Exercise directions: Return the lines where the word "from" occurs.

Items:
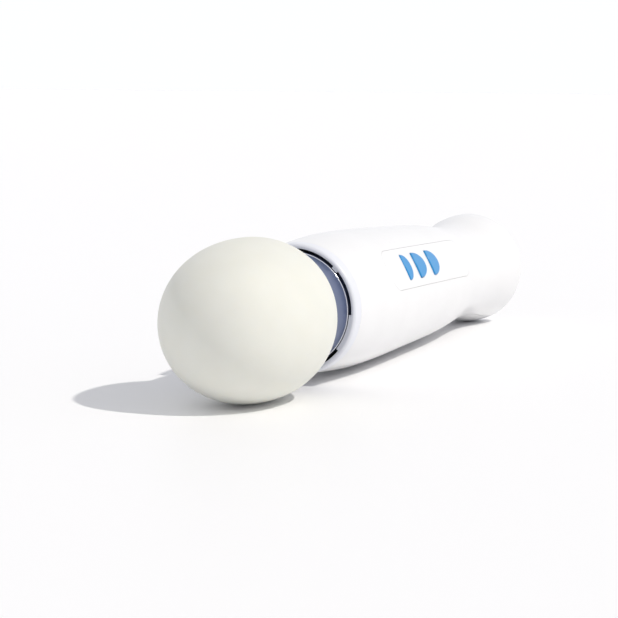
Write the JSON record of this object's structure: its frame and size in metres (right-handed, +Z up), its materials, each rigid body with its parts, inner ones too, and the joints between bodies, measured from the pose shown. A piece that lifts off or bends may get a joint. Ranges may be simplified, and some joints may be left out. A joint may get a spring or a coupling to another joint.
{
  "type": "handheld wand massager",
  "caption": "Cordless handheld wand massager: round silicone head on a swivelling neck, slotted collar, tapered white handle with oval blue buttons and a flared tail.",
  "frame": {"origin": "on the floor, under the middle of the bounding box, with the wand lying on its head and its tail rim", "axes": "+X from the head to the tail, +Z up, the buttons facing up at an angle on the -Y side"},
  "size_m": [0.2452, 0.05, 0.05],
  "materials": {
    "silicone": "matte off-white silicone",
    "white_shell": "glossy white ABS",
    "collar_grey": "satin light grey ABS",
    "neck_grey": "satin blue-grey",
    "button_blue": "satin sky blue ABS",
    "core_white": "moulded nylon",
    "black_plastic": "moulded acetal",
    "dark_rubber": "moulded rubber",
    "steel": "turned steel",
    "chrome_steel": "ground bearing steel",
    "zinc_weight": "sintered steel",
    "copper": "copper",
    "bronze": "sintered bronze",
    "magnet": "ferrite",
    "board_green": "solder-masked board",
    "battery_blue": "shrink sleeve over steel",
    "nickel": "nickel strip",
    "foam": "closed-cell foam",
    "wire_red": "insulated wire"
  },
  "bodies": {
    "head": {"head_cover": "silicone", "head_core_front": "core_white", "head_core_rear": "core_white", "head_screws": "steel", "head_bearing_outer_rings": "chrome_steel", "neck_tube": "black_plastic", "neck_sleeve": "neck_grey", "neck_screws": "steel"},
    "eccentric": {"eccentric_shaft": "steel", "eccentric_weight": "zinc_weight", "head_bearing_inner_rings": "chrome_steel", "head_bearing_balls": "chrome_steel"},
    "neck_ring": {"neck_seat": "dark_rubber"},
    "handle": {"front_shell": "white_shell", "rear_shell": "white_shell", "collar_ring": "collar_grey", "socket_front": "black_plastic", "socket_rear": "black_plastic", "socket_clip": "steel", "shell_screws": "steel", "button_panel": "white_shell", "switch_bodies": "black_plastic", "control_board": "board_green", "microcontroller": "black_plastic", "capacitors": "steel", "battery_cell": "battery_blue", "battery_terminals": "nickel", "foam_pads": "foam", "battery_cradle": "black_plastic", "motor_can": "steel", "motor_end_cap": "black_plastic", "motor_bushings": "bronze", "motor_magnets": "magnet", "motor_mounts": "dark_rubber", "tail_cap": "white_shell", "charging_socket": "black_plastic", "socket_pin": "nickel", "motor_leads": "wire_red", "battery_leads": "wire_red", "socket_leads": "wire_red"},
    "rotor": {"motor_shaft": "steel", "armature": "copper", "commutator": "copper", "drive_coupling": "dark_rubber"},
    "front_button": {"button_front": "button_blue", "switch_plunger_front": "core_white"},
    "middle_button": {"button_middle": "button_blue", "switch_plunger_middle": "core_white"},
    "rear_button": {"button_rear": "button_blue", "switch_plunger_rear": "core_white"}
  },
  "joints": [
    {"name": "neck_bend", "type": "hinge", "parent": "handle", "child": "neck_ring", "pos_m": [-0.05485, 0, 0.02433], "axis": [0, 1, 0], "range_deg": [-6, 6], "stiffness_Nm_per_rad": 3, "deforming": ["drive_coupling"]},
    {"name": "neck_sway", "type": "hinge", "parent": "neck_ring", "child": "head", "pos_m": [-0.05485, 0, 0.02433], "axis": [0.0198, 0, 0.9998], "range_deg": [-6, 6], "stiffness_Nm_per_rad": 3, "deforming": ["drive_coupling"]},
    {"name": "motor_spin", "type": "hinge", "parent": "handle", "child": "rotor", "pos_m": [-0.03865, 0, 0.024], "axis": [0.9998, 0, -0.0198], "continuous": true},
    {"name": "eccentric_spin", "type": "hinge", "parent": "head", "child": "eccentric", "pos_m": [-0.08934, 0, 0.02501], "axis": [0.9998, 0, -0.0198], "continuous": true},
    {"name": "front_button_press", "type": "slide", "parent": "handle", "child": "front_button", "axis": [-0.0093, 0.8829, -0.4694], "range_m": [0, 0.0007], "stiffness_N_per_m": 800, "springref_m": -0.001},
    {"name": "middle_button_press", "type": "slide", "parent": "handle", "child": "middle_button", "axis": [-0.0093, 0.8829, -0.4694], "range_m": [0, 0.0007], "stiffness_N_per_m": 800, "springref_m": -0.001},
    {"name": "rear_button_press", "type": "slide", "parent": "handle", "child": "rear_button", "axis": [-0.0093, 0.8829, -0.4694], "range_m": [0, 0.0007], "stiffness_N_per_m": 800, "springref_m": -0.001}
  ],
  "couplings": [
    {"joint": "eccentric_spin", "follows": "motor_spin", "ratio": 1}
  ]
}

---

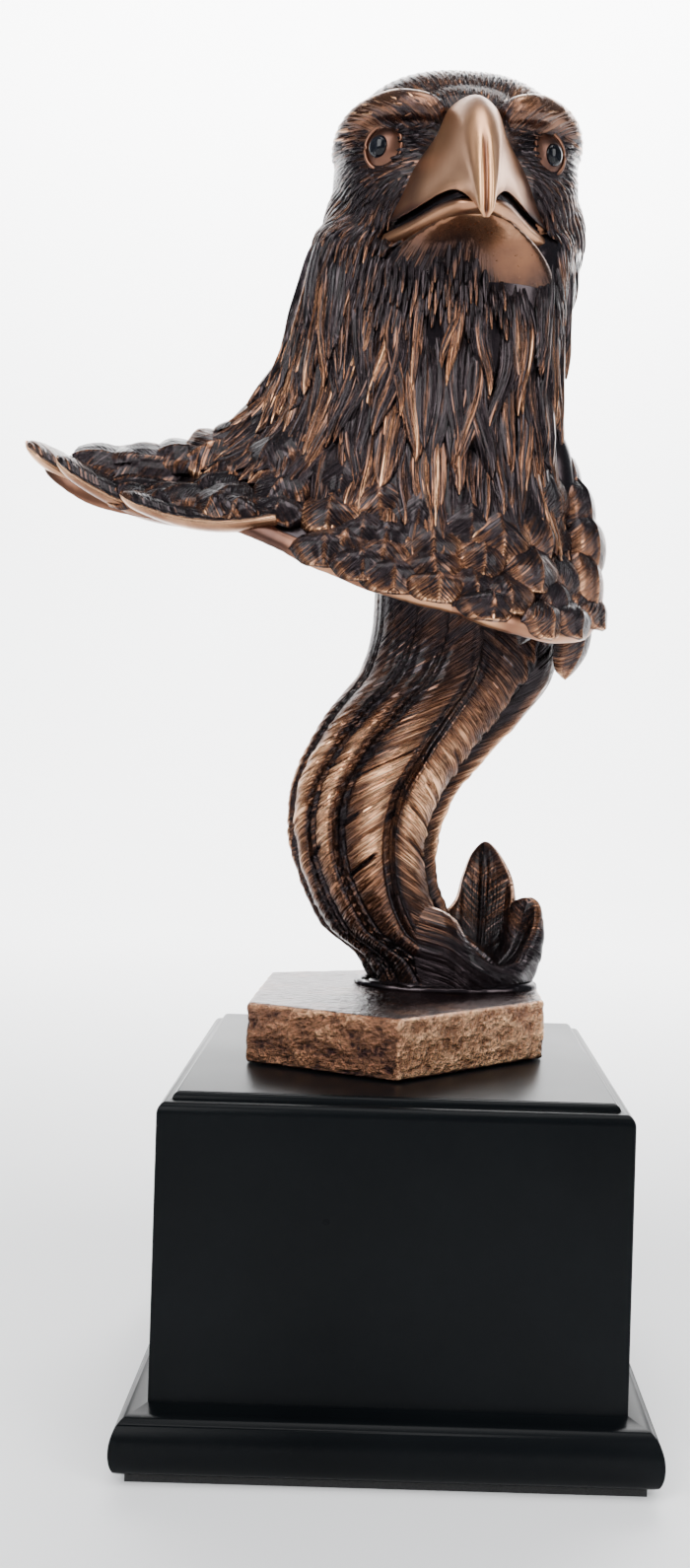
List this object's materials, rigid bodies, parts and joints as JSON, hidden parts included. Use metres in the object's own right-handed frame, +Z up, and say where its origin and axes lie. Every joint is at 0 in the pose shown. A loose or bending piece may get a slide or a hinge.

Final result:
Write the JSON record of this object's structure: its frame and size in metres (right-handed, +Z up), its materials, each rigid body with its parts, inner ones too, and the joints between bodies, measured from the pose shown. A piece that lifts off or bends may get a joint. Ranges may be simplified, and some joints may be left out. A joint may get a spring or a coupling to another joint.
  "frame": {"origin": "on the floor, under the middle of the bounding box, with the wand lying on its head and its tail rim", "axes": "+X from the head to the tail, +Z up, the buttons facing up at an angle on the -Y side"},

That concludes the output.